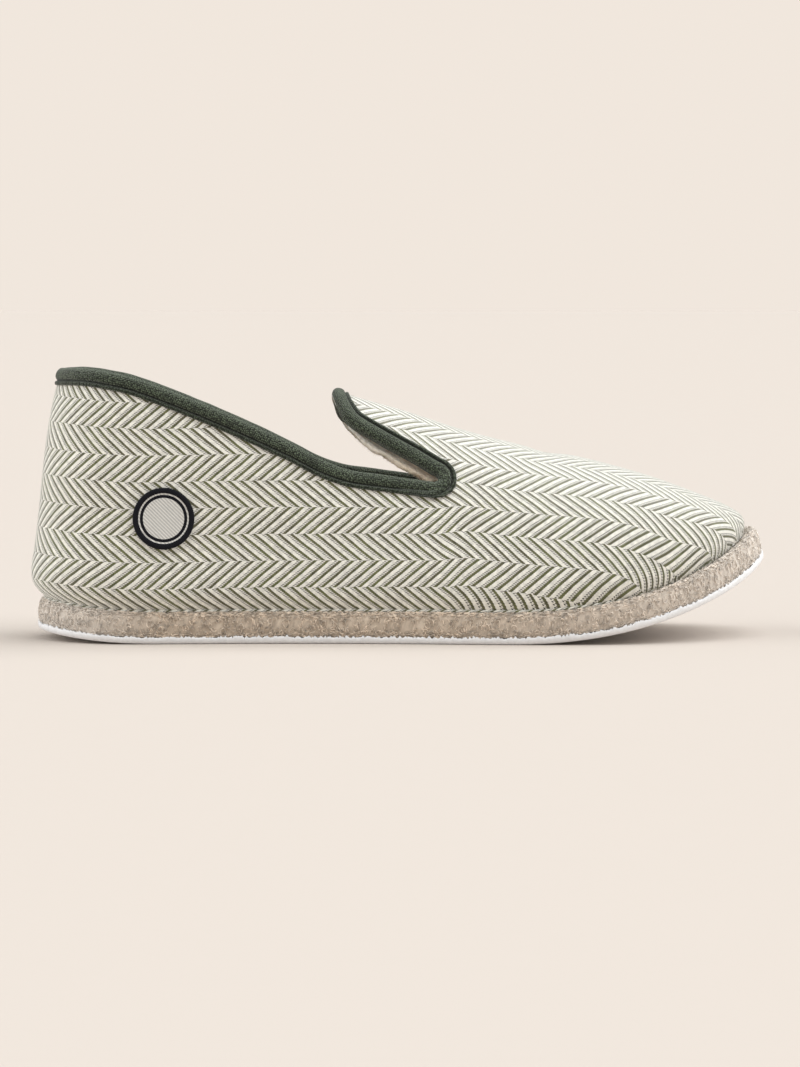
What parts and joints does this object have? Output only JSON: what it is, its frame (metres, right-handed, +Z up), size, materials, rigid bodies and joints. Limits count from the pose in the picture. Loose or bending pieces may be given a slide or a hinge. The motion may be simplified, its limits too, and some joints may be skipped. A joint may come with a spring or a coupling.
{
  "type": "house slipper",
  "caption": "Low house slipper for the right foot: herringbone cloth upper with a high peaked vamp, taped collar, thick felt sole with toe spring and a thin rubber ground sole.",
  "frame": {"origin": "on the floor under the middle of the slipper's box", "axes": "+X to the toe, +Y to the inner side of the foot, +Z up"},
  "size_m": [0.2836, 0.1018, 0.1038],
  "materials": {
    "white_rubber": "matt, slightly rough white rubber",
    "wool_felt": "thick looped grey-beige wool felt",
    "lining_felt": "soft cream felt",
    "herringbone_cloth": "cream and olive herringbone cloth, matt",
    "woven_tape": "dark green woven tape, matt",
    "woven_patch": "dark and pale woven patch, matt"
  },
  "bodies": {
    "root": {"outsole": "white_rubber", "felt_midsole": "wool_felt", "insole": "lining_felt", "upper": "herringbone_cloth", "collar_binding": "woven_tape", "side_patch": "woven_patch"}
  },
  "joints": []
}
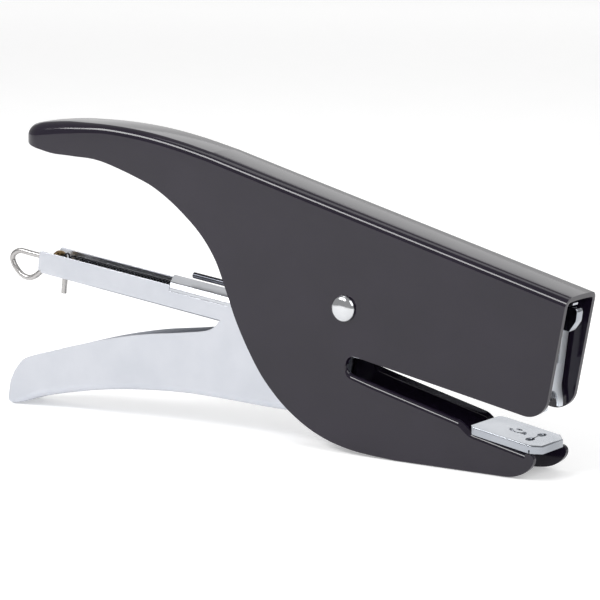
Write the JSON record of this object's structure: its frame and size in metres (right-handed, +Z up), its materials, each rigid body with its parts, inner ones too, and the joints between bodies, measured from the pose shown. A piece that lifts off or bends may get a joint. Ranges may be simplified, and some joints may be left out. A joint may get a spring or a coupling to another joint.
{
  "type": "plier stapler",
  "caption": "Hand-squeezed plier stapler: folded black steel body with an open paper throat, bright squeeze lever, swinging staple magazine with a ring-pull rod, and a sliding driver.",
  "frame": {"origin": "middle of the footprint (the bounding box), on the surface the stapler stands on", "axes": "+X from the handles to the stapling head, +Y across the width to the far side, +Z up"},
  "size_m": [0.1891, 0.0198, 0.0842],
  "materials": {
    "black_enamel": "glossy black enamel on folded steel",
    "nickel_plate": "bright nickel plating",
    "bright_steel": "plain bright steel",
    "dark_spring_steel": "oil-blackened spring wire",
    "brass": "plain brass"
  },
  "bodies": {
    "frame": {"body_shell": "black_enamel", "anvil_plate": "nickel_plate", "pivot_rivet": "nickel_plate", "pivot_sleeve": "bright_steel", "washer_near": "bright_steel", "washer_far": "bright_steel"},
    "lever": {"squeeze_lever": "nickel_plate"},
    "magazine": {"magazine_channel": "nickel_plate", "magazine_cover": "nickel_plate", "nose_plate": "nickel_plate", "staple_strip": "bright_steel", "return_spring": "dark_spring_steel"},
    "driver": {"driver_blade": "bright_steel", "driver_tongue": "nickel_plate", "tongue_rivet": "bright_steel"},
    "pusher_rod": {"guide_rod": "nickel_plate", "rod_collar": "brass", "rod_end_washer": "brass", "pusher_spring": "dark_spring_steel"},
    "pusher": {"staple_pusher": "bright_steel"}
  },
  "joints": [
    {"name": "lever_squeeze", "type": "hinge", "parent": "frame", "child": "lever", "pos_m": [0.02755, 0, 0.0392], "axis": [0, 1, 0], "range_deg": [0, 14.3], "stiffness_Nm_per_rad": 1.5, "springref_deg": -22.92},
    {"name": "magazine_swing", "type": "hinge", "parent": "frame", "child": "magazine", "pos_m": [0.02755, 0, 0.0392], "axis": [0, 1, 0], "range_deg": [0, 7.8]},
    {"name": "driver_stroke", "type": "slide", "parent": "magazine", "child": "driver", "axis": [-0.1262, 0, -0.992], "range_m": [0, 0.007]},
    {"name": "rod_pull", "type": "slide", "parent": "magazine", "child": "pusher_rod", "axis": [-0.992, 0, 0.1262], "range_m": [0, 0.12]},
    {"name": "pusher_slide", "type": "slide", "parent": "pusher_rod", "child": "pusher", "axis": [0.992, 0, -0.1262], "range_m": [0, 0.0235], "stiffness_N_per_m": 20, "springref_m": 0.12, "deforming": ["pusher_spring", "staple_strip"]}
  ],
  "couplings": [
    {"joint": "magazine_swing", "follows": "lever_squeeze", "ratio": 0.5454},
    {"joint": "driver_stroke", "follows": "lever_squeeze", "m_per_rad": 0.02804}
  ]
}
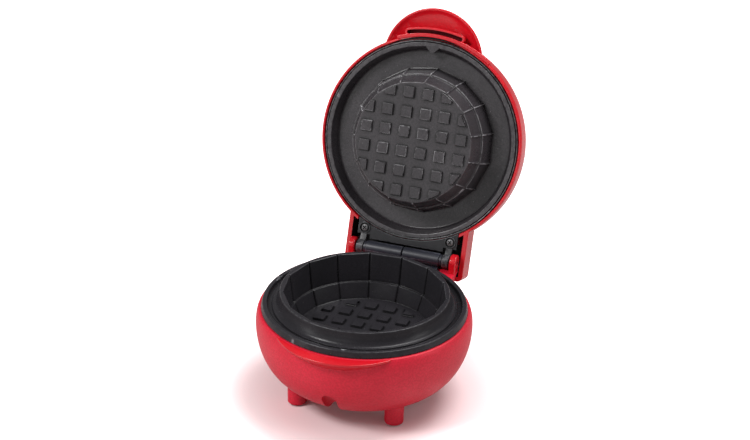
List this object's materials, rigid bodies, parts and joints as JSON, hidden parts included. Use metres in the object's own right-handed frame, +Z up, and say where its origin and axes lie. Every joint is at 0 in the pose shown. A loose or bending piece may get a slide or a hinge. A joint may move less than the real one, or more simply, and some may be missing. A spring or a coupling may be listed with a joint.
{
  "type": "waffle bowl maker",
  "caption": "Small round countertop iron with a hinged lid: a ribbed two-step punch closes into a matching cavity and bakes one bowl-shaped waffle.",
  "frame": {"origin": "centre of the footprint of the whole maker with its lid open, on the surface that it stands on", "axes": "+Z up, the front with the handle's side faces -Y, +X to the right along the hinge rod"},
  "size_m": [0.13, 0.2136, 0.2009],
  "materials": {
    "red_shell": "red moulding, glossy",
    "nonstick_coating": "die-cast plate with a dark grey non-stick coating, satin",
    "black_bracket": "black, satin",
    "screw_steel": "blackened steel",
    "bright_steel": "bright sheet steel",
    "element_sheath": "dull steel tube",
    "pad_rubber": "black rubber",
    "black_plastic": "black, matt",
    "terminal_nylon": "natural nylon",
    "wire_insulation": "silicone sleeve",
    "amber_lens": "clear amber"
  },
  "bodies": {
    "base": {"base_hinge_leaf": "black_bracket", "base_shell": "red_shell", "base_wire_left": "wire_insulation", "base_wire_right": "wire_insulation", "bottom_cover": "red_shell", "cord_bush": "black_plastic", "cover_screw_1": "bright_steel", "cover_screw_2": "bright_steel", "cover_screw_3": "bright_steel", "foot_pad_front_left": "pad_rubber", "foot_pad_front_right": "pad_rubber", "foot_pad_rear_left": "pad_rubber", "foot_pad_rear_right": "pad_rubber", "hinge_rod": "screw_steel", "lower_heat_reflector": "bright_steel", "lower_heating_element": "element_sheath", "lower_plate": "nonstick_coating", "terminal_block": "terminal_nylon", "thermal_fuse": "bright_steel", "thermostat": "bright_steel"},
    "lid": {"indicator_lamp": "terminal_nylon", "indicator_lens": "amber_lens", "lamp_holder": "black_plastic", "lid_hinge_leaf": "black_bracket", "lid_hinge_screw_left": "screw_steel", "lid_hinge_screw_right": "screw_steel", "lid_shell": "red_shell", "lid_wire_left": "wire_insulation", "lid_wire_right": "wire_insulation", "upper_heat_reflector": "bright_steel", "upper_heating_element": "element_sheath", "upper_plate": "nonstick_coating", "upper_reflector_screw_1": "bright_steel", "upper_reflector_screw_2": "bright_steel", "upper_reflector_screw_3": "bright_steel"}
  },
  "joints": [
    {"name": "lid_hinge", "type": "hinge", "parent": "base", "child": "lid", "pos_m": [0, 0.03377, 0.0574], "axis": [1, 0, 0], "range_deg": [0, 109]}
  ]
}
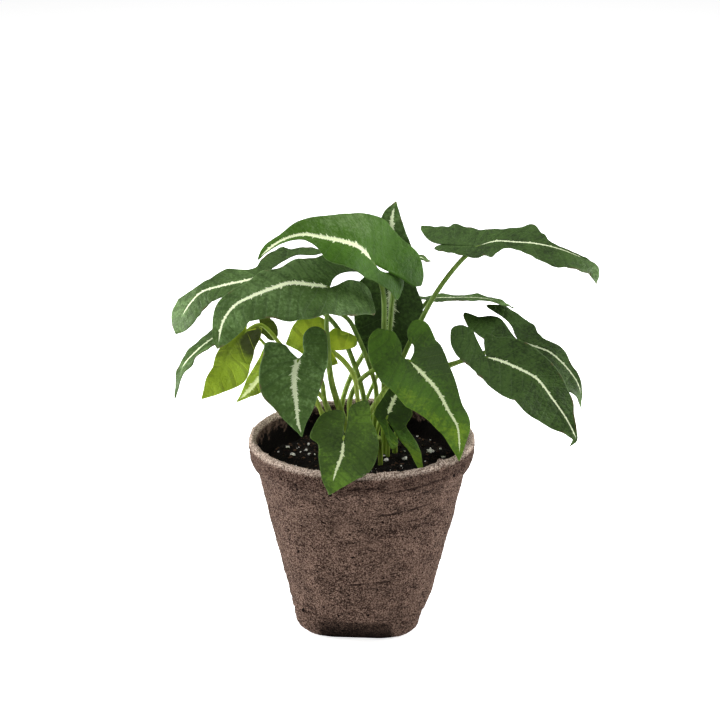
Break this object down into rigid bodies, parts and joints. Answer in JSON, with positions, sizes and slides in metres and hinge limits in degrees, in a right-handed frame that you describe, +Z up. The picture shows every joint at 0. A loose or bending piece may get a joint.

——————

=== What is needed ===
Find the lines with the string "into" and reproduce them.

=== Result for this task ===
  "caption": "Small round countertop iron with a hinged lid: a ribbed two-step punch closes into a matching cavity and bakes one bowl-shaped waffle.",
Break this object down into rigid bodies, parts and joints. Answer in JSON, with positions, sizes and slides in metres and hinge limits in degrees, in a right-handed frame that you describe, +Z up. The picture shows every joint at 0. A loose or bending piece may get a joint.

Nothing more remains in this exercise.